[Stored records]
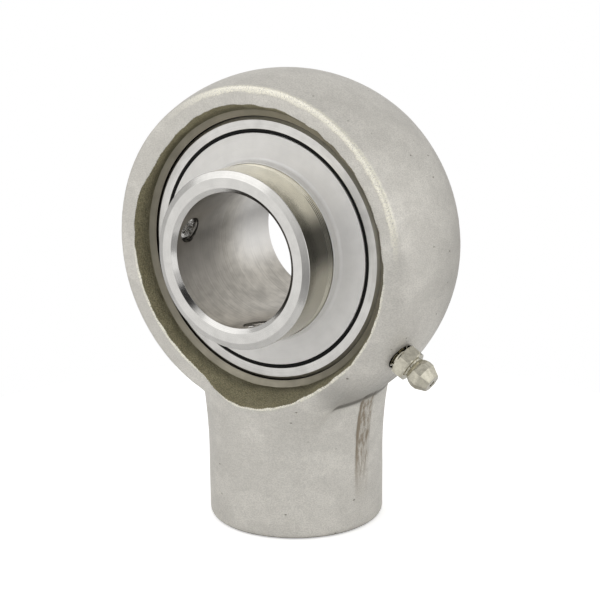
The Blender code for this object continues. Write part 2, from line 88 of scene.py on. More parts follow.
class HousingSizes(bpy.types.PropertyGroup):
    ball_radius: length("Ball radius", "Outside of the ball-shaped casting", 39.3)
    front_face: length("Front face", "Bearing centre to the flat front face", 13.7)
    rear_face: length("Rear face", "Bearing centre to the flat rear face", 16.0)
    rim_radius: length("Rim radius", "Outside of the machined rim beside the seat", 31.05)
    rim_depth: length("Rim distance", "Bearing centre to the machined rim", 9.9)
    seat_radius: length("Seat radius", "Spherical seat of the bearing", 31.3)
    neck_radius: length("Neck radius", "Outside of the threaded neck", 20.4)
    neck_flare: length("Neck flare", "Growth of the neck's half width towards the ball", 2.2)
    socket_radius: length("Socket radius", "Crests of the neck's inside thread", 12.05)
    socket_depth: length("Socket depth", "Depth of the threaded socket", 22.0)
    thread_pitch: length("Thread pitch", "Pitch of the neck's pipe thread", 1.814)
    grain: length("Casting grain", "Height of the casting's unevenness", 0.14)


class BearingSizes(bpy.types.PropertyGroup):
    bore_radius: length("Bore radius", "Half the shaft's diameter", 15.0)
    inner_radius: length("Inner ring radius", "Outside of the wide inner ring", 19.75)
    inner_front: length("Front length", "Bearing centre to the set screw end", 22.2)
    inner_rear: length("Rear length", "Bearing centre to the plain end", 15.9)
    ring_radius: length("Outer ring radius", "Spherical outside of the outer ring", 31.0)
    ring_face: length("Outer ring face", "Bearing centre to the outer ring's faces", 9.5)
    land_radius: length("Land radius", "Inside of the outer ring beside the raceway", 26.0)
    pitch_radius: length("Pitch radius", "Circle of the ball centres", 23.0)
    ball_radius: length("Ball radius", "Radius of the rolling balls", 4.7625)
    seal_seat: length("Seal seat radius", "Counterbore that holds the seal", 27.0)


class FinishColours(bpy.types.PropertyGroup):
    cast: colour("Cast skin", "Blasted stainless casting", 0.66, 0.64, 0.595)
    pocket: colour("Cast pocket", "Dark unfinished wall beside the bearing", 0.30, 0.275, 0.18)
    # this colour also serves the painted highlight on the pocket's torn edge
    ground: colour("Ground edges", "Worn and ground edges of the casting", 0.90, 0.87, 0.75)
    # painted shade: the machined seat and rim are coloured dark for the shade they lie in
    seat: colour("Seat", "Machined seat and rim in the casting", 0.27, 0.25, 0.20)
    bore: colour("Bore", "Ground bore with a brownish haze", 0.55, 0.52, 0.47)
    ring: colour("Ring steel", "Ground steel of both rings", 0.63, 0.62, 0.60)
    outside: colour("Ring outside", "Polished outside of the inner ring", 0.90, 0.86, 0.72)
    sheet: colour("Sheet steel", "Pressed stainless flingers", 0.80, 0.79, 0.775)
    nickel: colour("Nickel", "Plated grease nipple", 0.54, 0.515, 0.43)
    rubber: colour("Rubber", "Seal lips", 0.004, 0.004, 0.004)


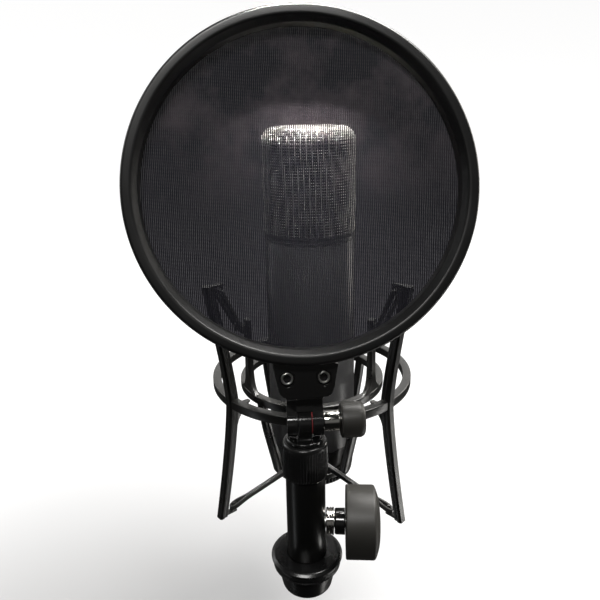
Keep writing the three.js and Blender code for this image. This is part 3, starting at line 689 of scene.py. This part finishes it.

### Your objective:
Reproduce the full listing exactly.

### Solution for this problem:
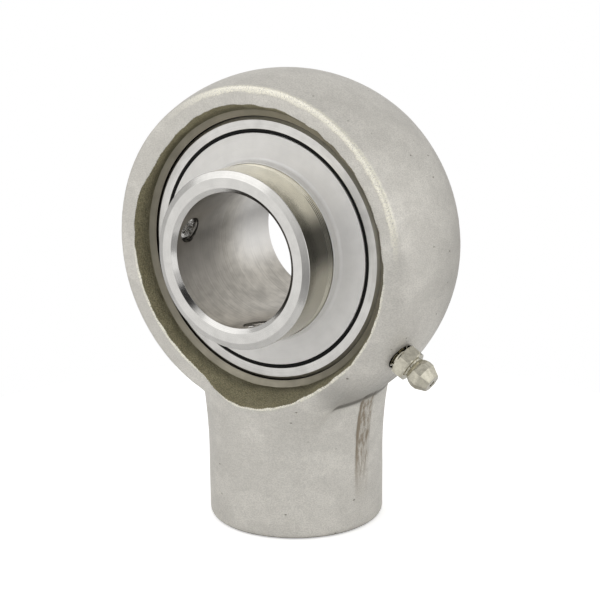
The Blender code for this object continues. Write part 2, from line 88 of scene.py on. More parts follow.
class HousingSizes(bpy.types.PropertyGroup):
    ball_radius: length("Ball radius", "Outside of the ball-shaped casting", 39.3)
    front_face: length("Front face", "Bearing centre to the flat front face", 13.7)
    rear_face: length("Rear face", "Bearing centre to the flat rear face", 16.0)
    rim_radius: length("Rim radius", "Outside of the machined rim beside the seat", 31.05)
    rim_depth: length("Rim distance", "Bearing centre to the machined rim", 9.9)
    seat_radius: length("Seat radius", "Spherical seat of the bearing", 31.3)
    neck_radius: length("Neck radius", "Outside of the threaded neck", 20.4)
    neck_flare: length("Neck flare", "Growth of the neck's half width towards the ball", 2.2)
    socket_radius: length("Socket radius", "Crests of the neck's inside thread", 12.05)
    socket_depth: length("Socket depth", "Depth of the threaded socket", 22.0)
    thread_pitch: length("Thread pitch", "Pitch of the neck's pipe thread", 1.814)
    grain: length("Casting grain", "Height of the casting's unevenness", 0.14)


class BearingSizes(bpy.types.PropertyGroup):
    bore_radius: length("Bore radius", "Half the shaft's diameter", 15.0)
    inner_radius: length("Inner ring radius", "Outside of the wide inner ring", 19.75)
    inner_front: length("Front length", "Bearing centre to the set screw end", 22.2)
    inner_rear: length("Rear length", "Bearing centre to the plain end", 15.9)
    ring_radius: length("Outer ring radius", "Spherical outside of the outer ring", 31.0)
    ring_face: length("Outer ring face", "Bearing centre to the outer ring's faces", 9.5)
    land_radius: length("Land radius", "Inside of the outer ring beside the raceway", 26.0)
    pitch_radius: length("Pitch radius", "Circle of the ball centres", 23.0)
    ball_radius: length("Ball radius", "Radius of the rolling balls", 4.7625)
    seal_seat: length("Seal seat radius", "Counterbore that holds the seal", 27.0)


class FinishColours(bpy.types.PropertyGroup):
    cast: colour("Cast skin", "Blasted stainless casting", 0.66, 0.64, 0.595)
    pocket: colour("Cast pocket", "Dark unfinished wall beside the bearing", 0.30, 0.275, 0.18)
    # this colour also serves the painted highlight on the pocket's torn edge
    ground: colour("Ground edges", "Worn and ground edges of the casting", 0.90, 0.87, 0.75)
    # painted shade: the machined seat and rim are coloured dark for the shade they lie in
    seat: colour("Seat", "Machined seat and rim in the casting", 0.27, 0.25, 0.20)
    bore: colour("Bore", "Ground bore with a brownish haze", 0.55, 0.52, 0.47)
    ring: colour("Ring steel", "Ground steel of both rings", 0.63, 0.62, 0.60)
    outside: colour("Ring outside", "Polished outside of the inner ring", 0.90, 0.86, 0.72)
    sheet: colour("Sheet steel", "Pressed stainless flingers", 0.80, 0.79, 0.775)
    nickel: colour("Nickel", "Plated grease nipple", 0.54, 0.515, 0.43)
    rubber: colour("Rubber", "Seal lips", 0.004, 0.004, 0.004)


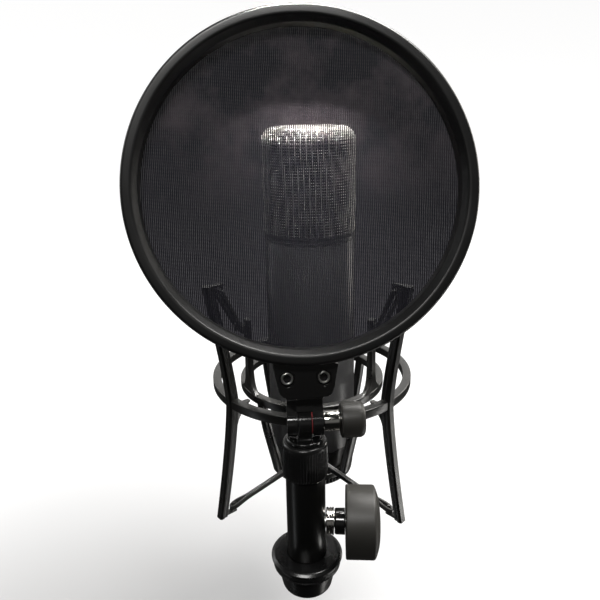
Keep writing the three.js and Blender code for this image. This is part 3, starting at line 689 of scene.py. This part finishes it.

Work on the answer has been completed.